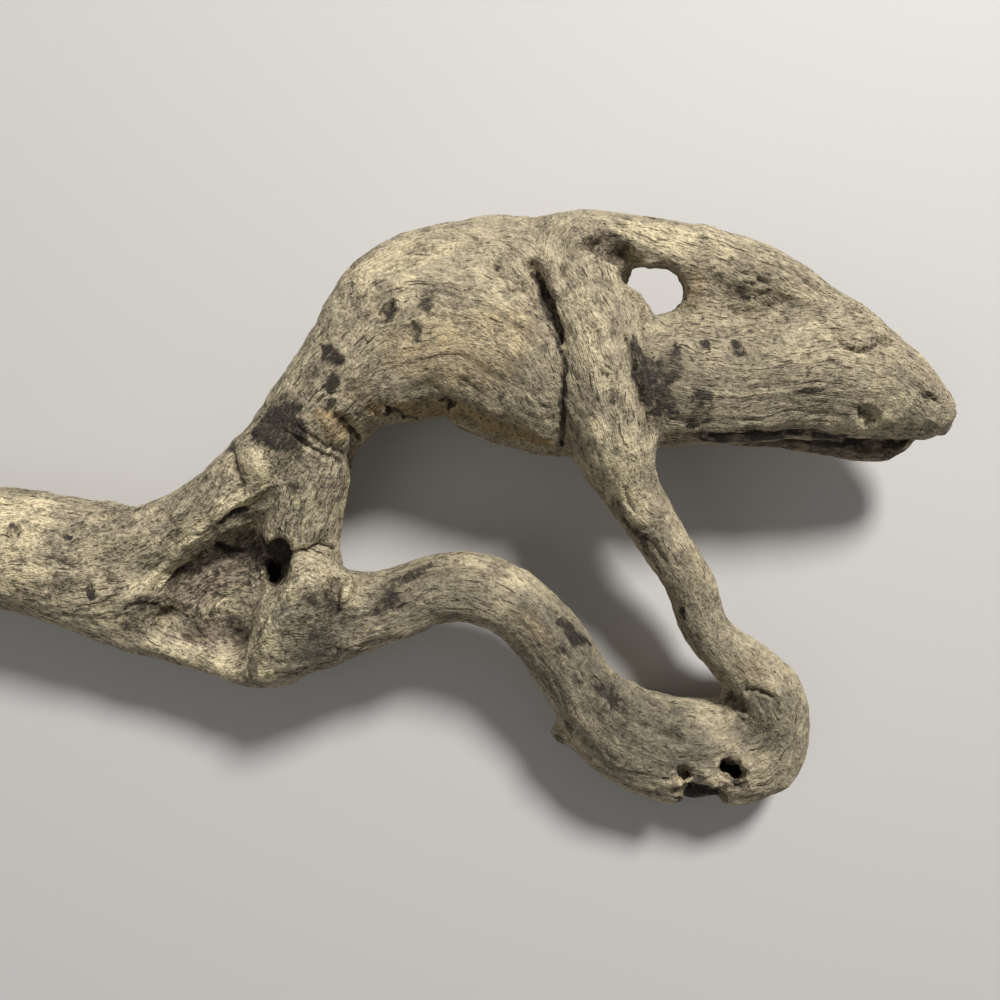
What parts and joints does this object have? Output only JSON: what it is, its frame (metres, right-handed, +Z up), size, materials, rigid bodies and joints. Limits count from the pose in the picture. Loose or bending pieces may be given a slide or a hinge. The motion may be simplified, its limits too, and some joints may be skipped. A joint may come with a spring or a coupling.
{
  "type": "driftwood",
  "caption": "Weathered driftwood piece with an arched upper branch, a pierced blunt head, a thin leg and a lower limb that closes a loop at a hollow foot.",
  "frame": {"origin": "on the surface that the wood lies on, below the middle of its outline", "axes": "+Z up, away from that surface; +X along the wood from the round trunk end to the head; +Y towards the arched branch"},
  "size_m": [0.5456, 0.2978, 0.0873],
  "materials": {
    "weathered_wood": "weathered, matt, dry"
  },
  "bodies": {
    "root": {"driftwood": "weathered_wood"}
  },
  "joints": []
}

▬▬▬▬▬▬▬▬▬▬

Go back to the listing above and please repeat it exactly.

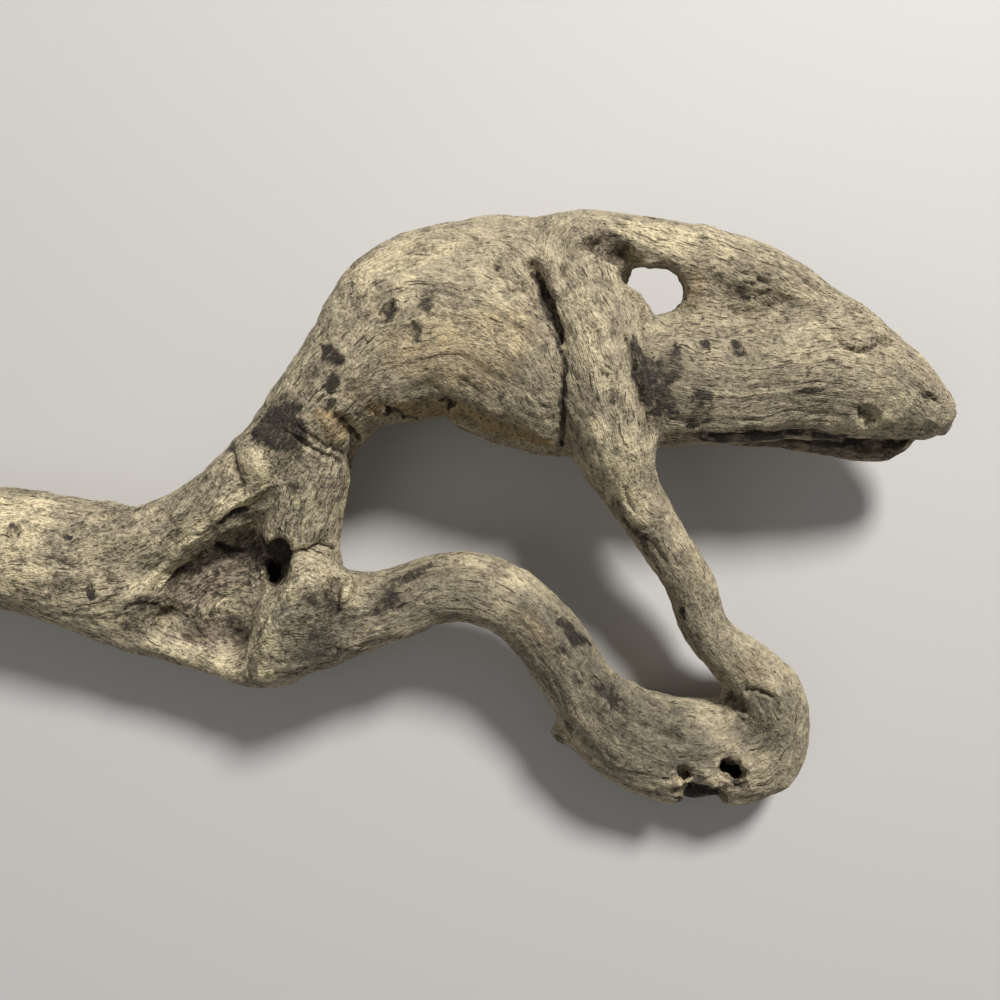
What parts and joints does this object have? Output only JSON: what it is, its frame (metres, right-handed, +Z up), size, materials, rigid bodies and joints. Limits count from the pose in the picture. Loose or bending pieces may be given a slide or a hinge. The motion may be simplified, its limits too, and some joints may be skipped. A joint may come with a spring or a coupling.
{
  "type": "driftwood",
  "caption": "Weathered driftwood piece with an arched upper branch, a pierced blunt head, a thin leg and a lower limb that closes a loop at a hollow foot.",
  "frame": {"origin": "on the surface that the wood lies on, below the middle of its outline", "axes": "+Z up, away from that surface; +X along the wood from the round trunk end to the head; +Y towards the arched branch"},
  "size_m": [0.5456, 0.2978, 0.0873],
  "materials": {
    "weathered_wood": "weathered, matt, dry"
  },
  "bodies": {
    "root": {"driftwood": "weathered_wood"}
  },
  "joints": []
}